— Begin —

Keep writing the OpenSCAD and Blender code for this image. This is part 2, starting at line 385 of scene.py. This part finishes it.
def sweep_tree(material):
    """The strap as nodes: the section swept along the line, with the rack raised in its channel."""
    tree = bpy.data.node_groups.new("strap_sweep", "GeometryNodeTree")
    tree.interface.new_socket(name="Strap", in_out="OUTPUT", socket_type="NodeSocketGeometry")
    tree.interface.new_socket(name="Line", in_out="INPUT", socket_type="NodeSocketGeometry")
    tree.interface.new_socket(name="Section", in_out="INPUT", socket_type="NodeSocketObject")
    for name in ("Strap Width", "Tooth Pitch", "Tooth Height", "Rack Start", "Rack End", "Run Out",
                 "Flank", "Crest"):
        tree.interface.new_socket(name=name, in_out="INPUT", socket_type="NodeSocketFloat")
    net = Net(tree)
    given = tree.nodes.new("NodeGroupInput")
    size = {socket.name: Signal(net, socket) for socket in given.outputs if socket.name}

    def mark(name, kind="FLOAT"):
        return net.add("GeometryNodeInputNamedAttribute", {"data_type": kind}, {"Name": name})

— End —
— Begin —

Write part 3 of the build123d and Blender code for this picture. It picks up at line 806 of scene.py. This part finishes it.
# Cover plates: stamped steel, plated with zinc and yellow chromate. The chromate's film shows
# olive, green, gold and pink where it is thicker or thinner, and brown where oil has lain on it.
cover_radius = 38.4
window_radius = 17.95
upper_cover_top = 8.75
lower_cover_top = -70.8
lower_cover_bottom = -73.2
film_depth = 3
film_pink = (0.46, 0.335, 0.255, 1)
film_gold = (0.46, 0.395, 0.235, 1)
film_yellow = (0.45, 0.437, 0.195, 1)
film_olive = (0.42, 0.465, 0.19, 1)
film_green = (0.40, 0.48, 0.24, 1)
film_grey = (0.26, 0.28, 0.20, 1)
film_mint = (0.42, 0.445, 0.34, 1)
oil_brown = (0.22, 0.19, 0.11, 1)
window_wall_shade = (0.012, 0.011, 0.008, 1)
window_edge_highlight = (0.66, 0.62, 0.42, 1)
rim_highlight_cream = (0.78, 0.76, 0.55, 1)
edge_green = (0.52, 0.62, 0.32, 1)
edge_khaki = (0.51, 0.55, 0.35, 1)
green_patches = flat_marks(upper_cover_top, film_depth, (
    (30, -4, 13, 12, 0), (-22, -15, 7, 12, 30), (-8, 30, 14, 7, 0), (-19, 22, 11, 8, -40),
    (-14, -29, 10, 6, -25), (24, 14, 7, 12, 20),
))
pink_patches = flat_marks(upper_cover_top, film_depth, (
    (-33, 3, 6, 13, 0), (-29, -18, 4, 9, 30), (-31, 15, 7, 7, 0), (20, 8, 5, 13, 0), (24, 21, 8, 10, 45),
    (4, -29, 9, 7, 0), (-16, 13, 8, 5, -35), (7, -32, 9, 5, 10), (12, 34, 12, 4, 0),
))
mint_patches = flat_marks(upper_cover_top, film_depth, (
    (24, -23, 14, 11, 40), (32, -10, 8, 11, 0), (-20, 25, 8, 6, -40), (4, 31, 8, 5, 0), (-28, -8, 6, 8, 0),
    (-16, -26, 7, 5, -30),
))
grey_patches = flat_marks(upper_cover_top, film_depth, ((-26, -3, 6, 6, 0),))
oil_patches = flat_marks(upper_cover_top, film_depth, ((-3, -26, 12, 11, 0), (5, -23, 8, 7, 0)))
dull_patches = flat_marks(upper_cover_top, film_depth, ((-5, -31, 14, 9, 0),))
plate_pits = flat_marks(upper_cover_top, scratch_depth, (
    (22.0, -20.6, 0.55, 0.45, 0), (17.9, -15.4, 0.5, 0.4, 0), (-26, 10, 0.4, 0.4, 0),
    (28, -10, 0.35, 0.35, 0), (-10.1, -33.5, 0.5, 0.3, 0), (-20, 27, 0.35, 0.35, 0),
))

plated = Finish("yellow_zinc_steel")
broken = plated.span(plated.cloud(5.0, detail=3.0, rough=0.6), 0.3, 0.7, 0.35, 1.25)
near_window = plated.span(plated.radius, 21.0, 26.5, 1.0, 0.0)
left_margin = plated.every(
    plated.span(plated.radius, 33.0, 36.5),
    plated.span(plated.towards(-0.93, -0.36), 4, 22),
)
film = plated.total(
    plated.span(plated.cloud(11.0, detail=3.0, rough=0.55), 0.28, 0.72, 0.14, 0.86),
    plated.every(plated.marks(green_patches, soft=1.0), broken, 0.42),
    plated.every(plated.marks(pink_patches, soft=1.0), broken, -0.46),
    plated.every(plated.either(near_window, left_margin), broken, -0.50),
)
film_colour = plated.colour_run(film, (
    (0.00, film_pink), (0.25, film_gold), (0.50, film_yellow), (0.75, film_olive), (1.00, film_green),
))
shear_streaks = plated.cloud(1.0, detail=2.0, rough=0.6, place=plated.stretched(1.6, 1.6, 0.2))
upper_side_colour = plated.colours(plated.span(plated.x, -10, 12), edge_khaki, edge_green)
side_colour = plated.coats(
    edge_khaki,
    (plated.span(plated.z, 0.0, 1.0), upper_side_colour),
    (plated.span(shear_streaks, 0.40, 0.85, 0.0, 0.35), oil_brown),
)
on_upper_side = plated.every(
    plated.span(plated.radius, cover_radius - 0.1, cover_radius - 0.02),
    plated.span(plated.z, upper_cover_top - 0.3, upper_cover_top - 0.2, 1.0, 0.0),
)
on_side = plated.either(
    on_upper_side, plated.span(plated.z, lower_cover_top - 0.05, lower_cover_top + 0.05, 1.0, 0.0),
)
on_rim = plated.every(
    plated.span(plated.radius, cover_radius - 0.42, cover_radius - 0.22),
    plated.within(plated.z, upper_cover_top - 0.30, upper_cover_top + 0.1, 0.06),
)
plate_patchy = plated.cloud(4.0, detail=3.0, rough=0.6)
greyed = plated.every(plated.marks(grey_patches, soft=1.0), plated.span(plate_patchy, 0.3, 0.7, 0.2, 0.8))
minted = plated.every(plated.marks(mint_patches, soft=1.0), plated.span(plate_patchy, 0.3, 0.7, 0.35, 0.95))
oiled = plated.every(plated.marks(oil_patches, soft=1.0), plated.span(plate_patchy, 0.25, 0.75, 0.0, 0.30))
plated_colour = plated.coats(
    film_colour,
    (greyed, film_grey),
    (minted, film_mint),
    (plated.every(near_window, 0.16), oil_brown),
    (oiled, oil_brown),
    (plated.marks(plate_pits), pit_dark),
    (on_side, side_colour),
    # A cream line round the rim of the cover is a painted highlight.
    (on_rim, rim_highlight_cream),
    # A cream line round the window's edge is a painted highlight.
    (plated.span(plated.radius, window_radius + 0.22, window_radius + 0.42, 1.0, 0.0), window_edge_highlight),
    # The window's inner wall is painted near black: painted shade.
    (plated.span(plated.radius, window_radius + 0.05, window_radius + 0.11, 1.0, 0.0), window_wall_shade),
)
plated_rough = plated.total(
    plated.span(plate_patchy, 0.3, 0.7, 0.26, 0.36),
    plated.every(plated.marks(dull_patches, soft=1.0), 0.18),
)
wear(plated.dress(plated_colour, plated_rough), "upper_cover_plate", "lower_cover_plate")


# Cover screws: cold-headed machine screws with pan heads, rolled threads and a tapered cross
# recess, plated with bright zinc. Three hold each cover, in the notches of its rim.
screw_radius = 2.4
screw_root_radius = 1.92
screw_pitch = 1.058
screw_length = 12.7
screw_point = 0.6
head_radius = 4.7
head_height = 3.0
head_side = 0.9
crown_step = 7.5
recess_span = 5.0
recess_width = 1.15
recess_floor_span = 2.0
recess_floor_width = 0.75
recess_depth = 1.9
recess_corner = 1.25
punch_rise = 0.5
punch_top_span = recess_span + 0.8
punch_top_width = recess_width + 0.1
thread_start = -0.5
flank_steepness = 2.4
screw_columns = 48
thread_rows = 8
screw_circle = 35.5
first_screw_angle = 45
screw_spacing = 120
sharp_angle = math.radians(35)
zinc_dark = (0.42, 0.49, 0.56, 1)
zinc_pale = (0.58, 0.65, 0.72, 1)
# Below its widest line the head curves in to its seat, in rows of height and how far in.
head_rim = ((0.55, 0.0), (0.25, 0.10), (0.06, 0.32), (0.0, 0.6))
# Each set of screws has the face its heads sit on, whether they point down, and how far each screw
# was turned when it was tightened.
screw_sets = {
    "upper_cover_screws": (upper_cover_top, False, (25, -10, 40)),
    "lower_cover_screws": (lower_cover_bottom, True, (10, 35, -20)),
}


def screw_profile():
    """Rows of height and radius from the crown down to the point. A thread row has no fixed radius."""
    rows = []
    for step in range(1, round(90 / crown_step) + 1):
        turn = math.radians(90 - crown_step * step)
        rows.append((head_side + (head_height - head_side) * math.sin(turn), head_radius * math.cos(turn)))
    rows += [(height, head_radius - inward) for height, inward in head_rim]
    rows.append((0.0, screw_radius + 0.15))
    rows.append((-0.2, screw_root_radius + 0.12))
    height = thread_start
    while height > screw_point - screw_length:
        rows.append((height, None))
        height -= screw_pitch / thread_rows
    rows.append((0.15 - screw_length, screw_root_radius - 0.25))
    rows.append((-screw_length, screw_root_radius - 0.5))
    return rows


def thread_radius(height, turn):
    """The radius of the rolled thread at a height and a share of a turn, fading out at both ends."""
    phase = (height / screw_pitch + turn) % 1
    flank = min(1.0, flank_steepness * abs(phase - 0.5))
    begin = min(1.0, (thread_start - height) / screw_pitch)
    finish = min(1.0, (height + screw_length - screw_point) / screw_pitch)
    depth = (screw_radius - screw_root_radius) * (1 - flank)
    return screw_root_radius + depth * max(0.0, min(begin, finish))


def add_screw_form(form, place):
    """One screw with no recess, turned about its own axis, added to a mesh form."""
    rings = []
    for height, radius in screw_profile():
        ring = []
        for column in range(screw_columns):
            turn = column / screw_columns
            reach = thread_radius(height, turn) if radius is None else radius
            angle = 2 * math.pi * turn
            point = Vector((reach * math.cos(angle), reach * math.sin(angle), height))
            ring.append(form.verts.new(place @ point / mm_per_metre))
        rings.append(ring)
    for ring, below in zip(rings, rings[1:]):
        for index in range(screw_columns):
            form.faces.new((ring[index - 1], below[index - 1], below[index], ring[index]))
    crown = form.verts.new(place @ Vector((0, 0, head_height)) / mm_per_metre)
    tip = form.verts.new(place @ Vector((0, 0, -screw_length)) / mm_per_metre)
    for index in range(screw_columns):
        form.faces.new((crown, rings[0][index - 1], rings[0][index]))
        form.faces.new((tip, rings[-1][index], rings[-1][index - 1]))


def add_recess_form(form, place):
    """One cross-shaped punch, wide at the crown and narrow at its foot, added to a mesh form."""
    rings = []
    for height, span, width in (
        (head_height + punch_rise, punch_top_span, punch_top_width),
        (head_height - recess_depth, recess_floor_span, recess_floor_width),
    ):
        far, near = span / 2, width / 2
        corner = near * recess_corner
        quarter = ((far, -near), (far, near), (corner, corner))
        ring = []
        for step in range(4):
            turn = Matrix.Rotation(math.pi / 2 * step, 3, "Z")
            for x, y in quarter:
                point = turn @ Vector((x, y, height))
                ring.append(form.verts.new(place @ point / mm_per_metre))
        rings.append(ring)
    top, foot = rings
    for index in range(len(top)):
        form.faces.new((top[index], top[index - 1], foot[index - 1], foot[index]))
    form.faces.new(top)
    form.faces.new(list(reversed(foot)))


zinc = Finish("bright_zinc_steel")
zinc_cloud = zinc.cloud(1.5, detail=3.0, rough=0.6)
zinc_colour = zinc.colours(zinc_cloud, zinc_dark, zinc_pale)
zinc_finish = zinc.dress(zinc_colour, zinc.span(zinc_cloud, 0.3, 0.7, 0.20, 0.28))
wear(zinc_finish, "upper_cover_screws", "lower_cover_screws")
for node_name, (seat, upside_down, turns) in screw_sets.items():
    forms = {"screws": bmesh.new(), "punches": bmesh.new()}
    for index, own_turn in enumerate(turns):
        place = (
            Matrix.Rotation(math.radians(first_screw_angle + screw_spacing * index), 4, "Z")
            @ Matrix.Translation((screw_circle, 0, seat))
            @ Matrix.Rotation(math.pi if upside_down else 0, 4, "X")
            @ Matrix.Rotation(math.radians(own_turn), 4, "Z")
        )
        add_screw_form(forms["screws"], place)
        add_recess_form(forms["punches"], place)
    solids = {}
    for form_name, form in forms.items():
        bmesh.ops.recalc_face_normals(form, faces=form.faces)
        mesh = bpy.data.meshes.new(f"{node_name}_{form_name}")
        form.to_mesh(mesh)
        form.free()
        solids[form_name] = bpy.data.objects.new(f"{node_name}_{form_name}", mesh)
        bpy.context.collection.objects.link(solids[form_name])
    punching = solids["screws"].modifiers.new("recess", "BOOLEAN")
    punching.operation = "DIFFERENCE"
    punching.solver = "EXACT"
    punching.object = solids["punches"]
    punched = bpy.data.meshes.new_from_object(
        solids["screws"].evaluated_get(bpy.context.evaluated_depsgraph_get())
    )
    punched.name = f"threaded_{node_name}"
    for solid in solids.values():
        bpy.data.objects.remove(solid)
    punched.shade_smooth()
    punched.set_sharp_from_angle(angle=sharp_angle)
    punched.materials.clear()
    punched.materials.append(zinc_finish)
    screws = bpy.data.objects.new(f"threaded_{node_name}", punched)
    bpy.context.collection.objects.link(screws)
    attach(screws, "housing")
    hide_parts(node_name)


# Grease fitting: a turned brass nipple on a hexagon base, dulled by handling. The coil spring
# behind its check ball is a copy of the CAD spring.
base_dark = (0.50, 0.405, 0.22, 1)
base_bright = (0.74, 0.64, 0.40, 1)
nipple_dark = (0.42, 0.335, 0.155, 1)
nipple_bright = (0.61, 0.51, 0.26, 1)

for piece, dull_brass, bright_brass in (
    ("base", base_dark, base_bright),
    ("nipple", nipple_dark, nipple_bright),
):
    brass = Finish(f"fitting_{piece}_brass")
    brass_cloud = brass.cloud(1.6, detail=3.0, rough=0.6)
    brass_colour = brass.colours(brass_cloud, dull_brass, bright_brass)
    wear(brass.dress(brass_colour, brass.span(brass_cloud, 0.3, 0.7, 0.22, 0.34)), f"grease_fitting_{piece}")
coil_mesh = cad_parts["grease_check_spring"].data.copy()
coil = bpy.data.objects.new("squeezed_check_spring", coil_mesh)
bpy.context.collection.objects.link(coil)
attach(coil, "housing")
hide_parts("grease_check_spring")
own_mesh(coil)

— End —
— Begin —

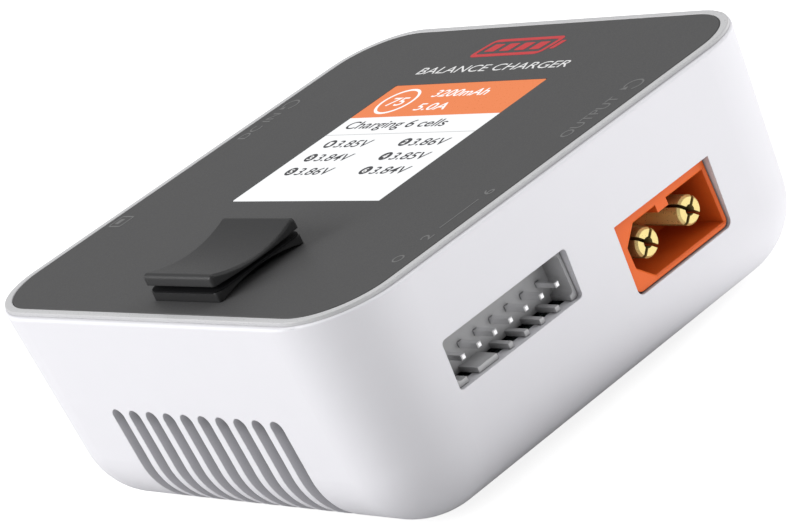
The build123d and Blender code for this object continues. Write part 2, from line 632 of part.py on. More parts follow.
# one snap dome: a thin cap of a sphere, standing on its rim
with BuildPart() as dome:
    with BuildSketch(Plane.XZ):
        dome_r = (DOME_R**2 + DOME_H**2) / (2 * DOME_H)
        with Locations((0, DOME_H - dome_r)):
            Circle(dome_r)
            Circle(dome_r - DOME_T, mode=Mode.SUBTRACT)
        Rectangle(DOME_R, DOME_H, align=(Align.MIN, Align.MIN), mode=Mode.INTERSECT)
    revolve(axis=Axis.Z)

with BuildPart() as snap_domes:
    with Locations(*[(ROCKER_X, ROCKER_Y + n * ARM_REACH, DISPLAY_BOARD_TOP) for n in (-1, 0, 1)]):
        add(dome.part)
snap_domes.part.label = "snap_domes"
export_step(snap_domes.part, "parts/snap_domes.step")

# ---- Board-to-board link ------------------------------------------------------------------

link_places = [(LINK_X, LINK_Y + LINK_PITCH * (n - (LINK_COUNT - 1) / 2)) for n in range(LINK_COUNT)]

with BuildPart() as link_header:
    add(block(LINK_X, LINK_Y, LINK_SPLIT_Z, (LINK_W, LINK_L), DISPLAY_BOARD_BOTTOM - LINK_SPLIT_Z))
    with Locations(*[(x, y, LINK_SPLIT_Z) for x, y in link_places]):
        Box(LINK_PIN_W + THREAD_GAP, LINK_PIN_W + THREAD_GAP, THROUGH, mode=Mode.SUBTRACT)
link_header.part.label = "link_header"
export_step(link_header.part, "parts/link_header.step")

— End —

Within the listing above, extract exactly the lines from the line with "The build123d and Blender code for this object" to the line with "link_places = [(LINK_X, LINK_Y", the two named lines included, and no others.

- **ANSWER TO THIS EXERCISE**
The build123d and Blender code for this object continues. Write part 2, from line 632 of part.py on. More parts follow.
# one snap dome: a thin cap of a sphere, standing on its rim
with BuildPart() as dome:
    with BuildSketch(Plane.XZ):
        dome_r = (DOME_R**2 + DOME_H**2) / (2 * DOME_H)
        with Locations((0, DOME_H - dome_r)):
            Circle(dome_r)
            Circle(dome_r - DOME_T, mode=Mode.SUBTRACT)
        Rectangle(DOME_R, DOME_H, align=(Align.MIN, Align.MIN), mode=Mode.INTERSECT)
    revolve(axis=Axis.Z)

with BuildPart() as snap_domes:
    with Locations(*[(ROCKER_X, ROCKER_Y + n * ARM_REACH, DISPLAY_BOARD_TOP) for n in (-1, 0, 1)]):
        add(dome.part)
snap_domes.part.label = "snap_domes"
export_step(snap_domes.part, "parts/snap_domes.step")

# ---- Board-to-board link ------------------------------------------------------------------

link_places = [(LINK_X, LINK_Y + LINK_PITCH * (n - (LINK_COUNT - 1) / 2)) for n in range(LINK_COUNT)]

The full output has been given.